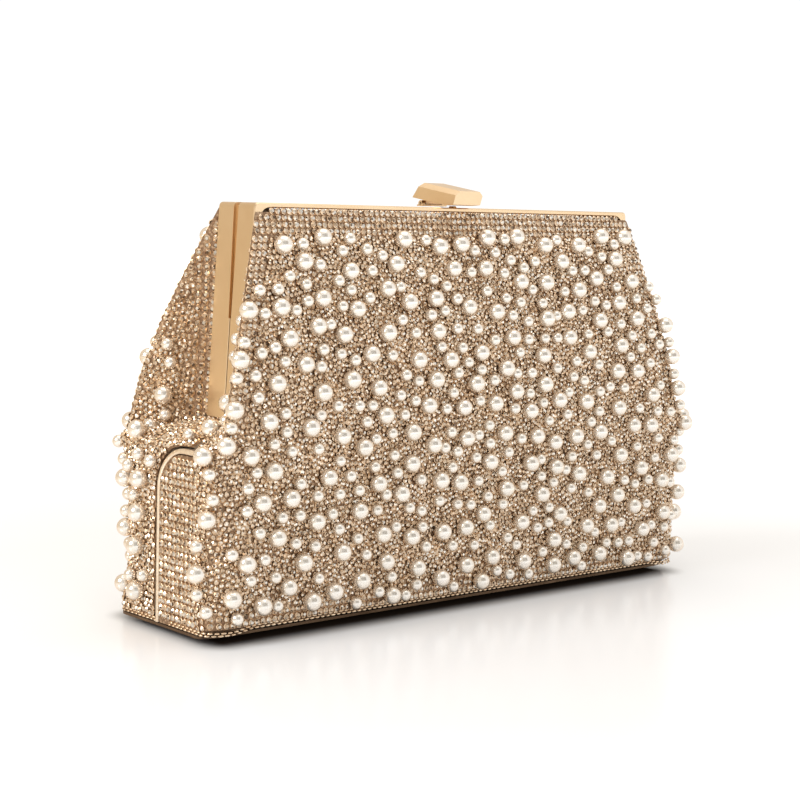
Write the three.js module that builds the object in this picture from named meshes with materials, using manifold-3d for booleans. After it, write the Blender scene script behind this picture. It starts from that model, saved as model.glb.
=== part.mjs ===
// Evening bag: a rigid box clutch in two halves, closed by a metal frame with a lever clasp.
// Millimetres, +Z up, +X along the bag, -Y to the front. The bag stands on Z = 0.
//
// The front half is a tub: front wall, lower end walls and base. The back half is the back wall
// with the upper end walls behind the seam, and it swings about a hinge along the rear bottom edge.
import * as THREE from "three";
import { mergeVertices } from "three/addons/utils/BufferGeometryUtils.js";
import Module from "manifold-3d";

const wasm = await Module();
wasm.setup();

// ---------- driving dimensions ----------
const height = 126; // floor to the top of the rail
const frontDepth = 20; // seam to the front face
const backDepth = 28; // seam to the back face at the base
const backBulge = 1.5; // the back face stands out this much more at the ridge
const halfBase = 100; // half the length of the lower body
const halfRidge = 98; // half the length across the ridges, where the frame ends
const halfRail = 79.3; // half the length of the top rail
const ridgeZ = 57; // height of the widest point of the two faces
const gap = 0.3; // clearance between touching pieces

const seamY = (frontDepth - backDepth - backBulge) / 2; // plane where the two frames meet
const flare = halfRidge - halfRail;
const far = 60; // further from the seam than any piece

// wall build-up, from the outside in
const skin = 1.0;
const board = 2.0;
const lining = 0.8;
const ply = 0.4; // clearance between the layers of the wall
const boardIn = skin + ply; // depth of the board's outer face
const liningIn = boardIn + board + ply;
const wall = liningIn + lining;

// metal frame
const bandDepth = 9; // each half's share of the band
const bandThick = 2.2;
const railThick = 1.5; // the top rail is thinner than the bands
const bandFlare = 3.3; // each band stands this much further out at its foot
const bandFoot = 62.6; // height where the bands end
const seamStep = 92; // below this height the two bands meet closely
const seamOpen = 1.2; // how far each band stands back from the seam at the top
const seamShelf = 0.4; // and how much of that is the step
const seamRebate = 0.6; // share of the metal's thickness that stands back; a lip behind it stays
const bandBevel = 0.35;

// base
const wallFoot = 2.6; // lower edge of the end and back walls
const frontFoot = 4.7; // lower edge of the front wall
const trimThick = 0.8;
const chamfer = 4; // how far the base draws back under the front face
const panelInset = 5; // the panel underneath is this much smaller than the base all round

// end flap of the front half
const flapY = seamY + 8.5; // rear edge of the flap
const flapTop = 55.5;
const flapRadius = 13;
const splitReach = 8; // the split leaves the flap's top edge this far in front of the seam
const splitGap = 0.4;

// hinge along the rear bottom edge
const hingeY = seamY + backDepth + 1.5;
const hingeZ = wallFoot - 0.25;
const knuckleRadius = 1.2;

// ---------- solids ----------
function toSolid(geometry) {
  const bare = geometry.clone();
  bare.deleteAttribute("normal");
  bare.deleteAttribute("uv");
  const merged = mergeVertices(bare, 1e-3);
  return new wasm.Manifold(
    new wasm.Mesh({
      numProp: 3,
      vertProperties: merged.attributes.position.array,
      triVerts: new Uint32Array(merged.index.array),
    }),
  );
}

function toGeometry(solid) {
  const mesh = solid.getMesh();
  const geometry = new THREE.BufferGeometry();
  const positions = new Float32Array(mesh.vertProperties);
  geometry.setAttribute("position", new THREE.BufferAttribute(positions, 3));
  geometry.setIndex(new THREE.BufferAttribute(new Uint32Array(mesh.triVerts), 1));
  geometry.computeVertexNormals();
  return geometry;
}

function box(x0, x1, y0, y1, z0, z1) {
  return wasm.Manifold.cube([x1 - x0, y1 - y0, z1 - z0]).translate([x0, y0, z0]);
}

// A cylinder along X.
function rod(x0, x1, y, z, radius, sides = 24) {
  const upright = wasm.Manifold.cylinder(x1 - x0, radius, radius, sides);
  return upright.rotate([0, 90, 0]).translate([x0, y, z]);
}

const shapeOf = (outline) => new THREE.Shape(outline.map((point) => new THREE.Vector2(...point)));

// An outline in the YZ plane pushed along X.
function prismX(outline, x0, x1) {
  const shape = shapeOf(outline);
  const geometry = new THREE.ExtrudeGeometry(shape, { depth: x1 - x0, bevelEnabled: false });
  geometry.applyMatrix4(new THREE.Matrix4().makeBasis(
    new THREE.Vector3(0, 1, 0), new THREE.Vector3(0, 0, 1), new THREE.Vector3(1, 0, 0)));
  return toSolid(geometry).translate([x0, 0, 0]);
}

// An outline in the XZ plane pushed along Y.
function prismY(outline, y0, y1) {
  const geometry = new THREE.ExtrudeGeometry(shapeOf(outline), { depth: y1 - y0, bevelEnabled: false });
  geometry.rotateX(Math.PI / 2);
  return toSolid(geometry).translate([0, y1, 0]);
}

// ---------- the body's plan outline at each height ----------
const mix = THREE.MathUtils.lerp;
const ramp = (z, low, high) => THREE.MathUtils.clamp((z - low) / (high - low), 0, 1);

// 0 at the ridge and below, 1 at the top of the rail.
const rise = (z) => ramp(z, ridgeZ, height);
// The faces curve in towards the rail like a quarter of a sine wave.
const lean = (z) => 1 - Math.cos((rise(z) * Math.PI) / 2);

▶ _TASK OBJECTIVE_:
Reproduce the material exactly, with every line intact.

▶ _EXERCISE RESPONSE_:
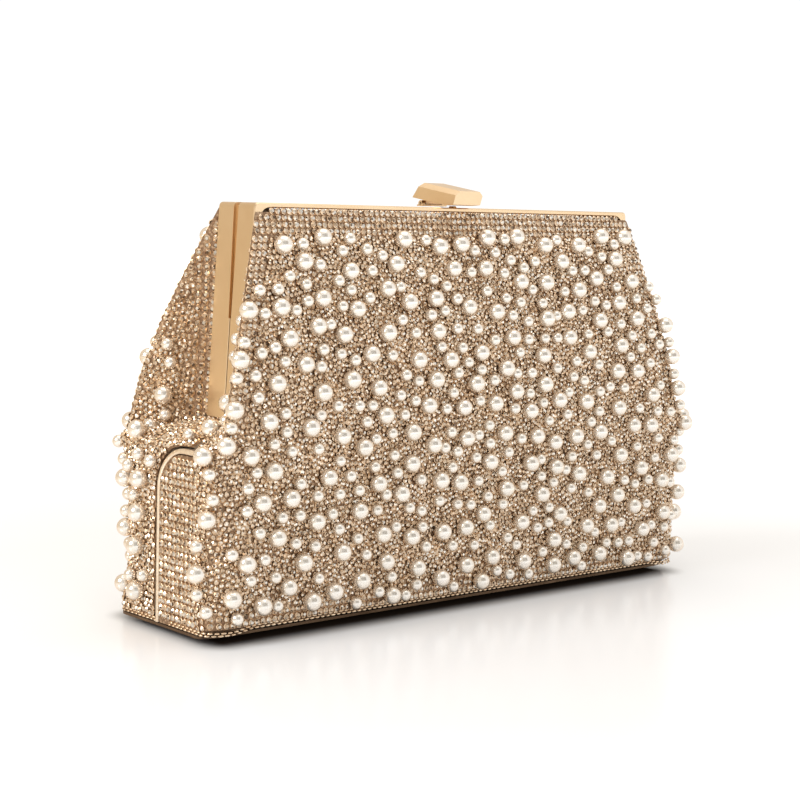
Write the three.js module that builds the object in this picture from named meshes with materials, using manifold-3d for booleans. After it, write the Blender scene script behind this picture. It starts from that model, saved as model.glb.
=== part.mjs ===
// Evening bag: a rigid box clutch in two halves, closed by a metal frame with a lever clasp.
// Millimetres, +Z up, +X along the bag, -Y to the front. The bag stands on Z = 0.
//
// The front half is a tub: front wall, lower end walls and base. The back half is the back wall
// with the upper end walls behind the seam, and it swings about a hinge along the rear bottom edge.
import * as THREE from "three";
import { mergeVertices } from "three/addons/utils/BufferGeometryUtils.js";
import Module from "manifold-3d";

const wasm = await Module();
wasm.setup();

// ---------- driving dimensions ----------
const height = 126; // floor to the top of the rail
const frontDepth = 20; // seam to the front face
const backDepth = 28; // seam to the back face at the base
const backBulge = 1.5; // the back face stands out this much more at the ridge
const halfBase = 100; // half the length of the lower body
const halfRidge = 98; // half the length across the ridges, where the frame ends
const halfRail = 79.3; // half the length of the top rail
const ridgeZ = 57; // height of the widest point of the two faces
const gap = 0.3; // clearance between touching pieces

const seamY = (frontDepth - backDepth - backBulge) / 2; // plane where the two frames meet
const flare = halfRidge - halfRail;
const far = 60; // further from the seam than any piece

// wall build-up, from the outside in
const skin = 1.0;
const board = 2.0;
const lining = 0.8;
const ply = 0.4; // clearance between the layers of the wall
const boardIn = skin + ply; // depth of the board's outer face
const liningIn = boardIn + board + ply;
const wall = liningIn + lining;

// metal frame
const bandDepth = 9; // each half's share of the band
const bandThick = 2.2;
const railThick = 1.5; // the top rail is thinner than the bands
const bandFlare = 3.3; // each band stands this much further out at its foot
const bandFoot = 62.6; // height where the bands end
const seamStep = 92; // below this height the two bands meet closely
const seamOpen = 1.2; // how far each band stands back from the seam at the top
const seamShelf = 0.4; // and how much of that is the step
const seamRebate = 0.6; // share of the metal's thickness that stands back; a lip behind it stays
const bandBevel = 0.35;

// base
const wallFoot = 2.6; // lower edge of the end and back walls
const frontFoot = 4.7; // lower edge of the front wall
const trimThick = 0.8;
const chamfer = 4; // how far the base draws back under the front face
const panelInset = 5; // the panel underneath is this much smaller than the base all round

// end flap of the front half
const flapY = seamY + 8.5; // rear edge of the flap
const flapTop = 55.5;
const flapRadius = 13;
const splitReach = 8; // the split leaves the flap's top edge this far in front of the seam
const splitGap = 0.4;

// hinge along the rear bottom edge
const hingeY = seamY + backDepth + 1.5;
const hingeZ = wallFoot - 0.25;
const knuckleRadius = 1.2;

// ---------- solids ----------
function toSolid(geometry) {
  const bare = geometry.clone();
  bare.deleteAttribute("normal");
  bare.deleteAttribute("uv");
  const merged = mergeVertices(bare, 1e-3);
  return new wasm.Manifold(
    new wasm.Mesh({
      numProp: 3,
      vertProperties: merged.attributes.position.array,
      triVerts: new Uint32Array(merged.index.array),
    }),
  );
}

function toGeometry(solid) {
  const mesh = solid.getMesh();
  const geometry = new THREE.BufferGeometry();
  const positions = new Float32Array(mesh.vertProperties);
  geometry.setAttribute("position", new THREE.BufferAttribute(positions, 3));
  geometry.setIndex(new THREE.BufferAttribute(new Uint32Array(mesh.triVerts), 1));
  geometry.computeVertexNormals();
  return geometry;
}

function box(x0, x1, y0, y1, z0, z1) {
  return wasm.Manifold.cube([x1 - x0, y1 - y0, z1 - z0]).translate([x0, y0, z0]);
}

// A cylinder along X.
function rod(x0, x1, y, z, radius, sides = 24) {
  const upright = wasm.Manifold.cylinder(x1 - x0, radius, radius, sides);
  return upright.rotate([0, 90, 0]).translate([x0, y, z]);
}

const shapeOf = (outline) => new THREE.Shape(outline.map((point) => new THREE.Vector2(...point)));

// An outline in the YZ plane pushed along X.
function prismX(outline, x0, x1) {
  const shape = shapeOf(outline);
  const geometry = new THREE.ExtrudeGeometry(shape, { depth: x1 - x0, bevelEnabled: false });
  geometry.applyMatrix4(new THREE.Matrix4().makeBasis(
    new THREE.Vector3(0, 1, 0), new THREE.Vector3(0, 0, 1), new THREE.Vector3(1, 0, 0)));
  return toSolid(geometry).translate([x0, 0, 0]);
}

// An outline in the XZ plane pushed along Y.
function prismY(outline, y0, y1) {
  const geometry = new THREE.ExtrudeGeometry(shapeOf(outline), { depth: y1 - y0, bevelEnabled: false });
  geometry.rotateX(Math.PI / 2);
  return toSolid(geometry).translate([0, y1, 0]);
}

// ---------- the body's plan outline at each height ----------
const mix = THREE.MathUtils.lerp;
const ramp = (z, low, high) => THREE.MathUtils.clamp((z - low) / (high - low), 0, 1);

// 0 at the ridge and below, 1 at the top of the rail.
const rise = (z) => ramp(z, ridgeZ, height);
// The faces curve in towards the rail like a quarter of a sine wave.
const lean = (z) => 1 - Math.cos((rise(z) * Math.PI) / 2);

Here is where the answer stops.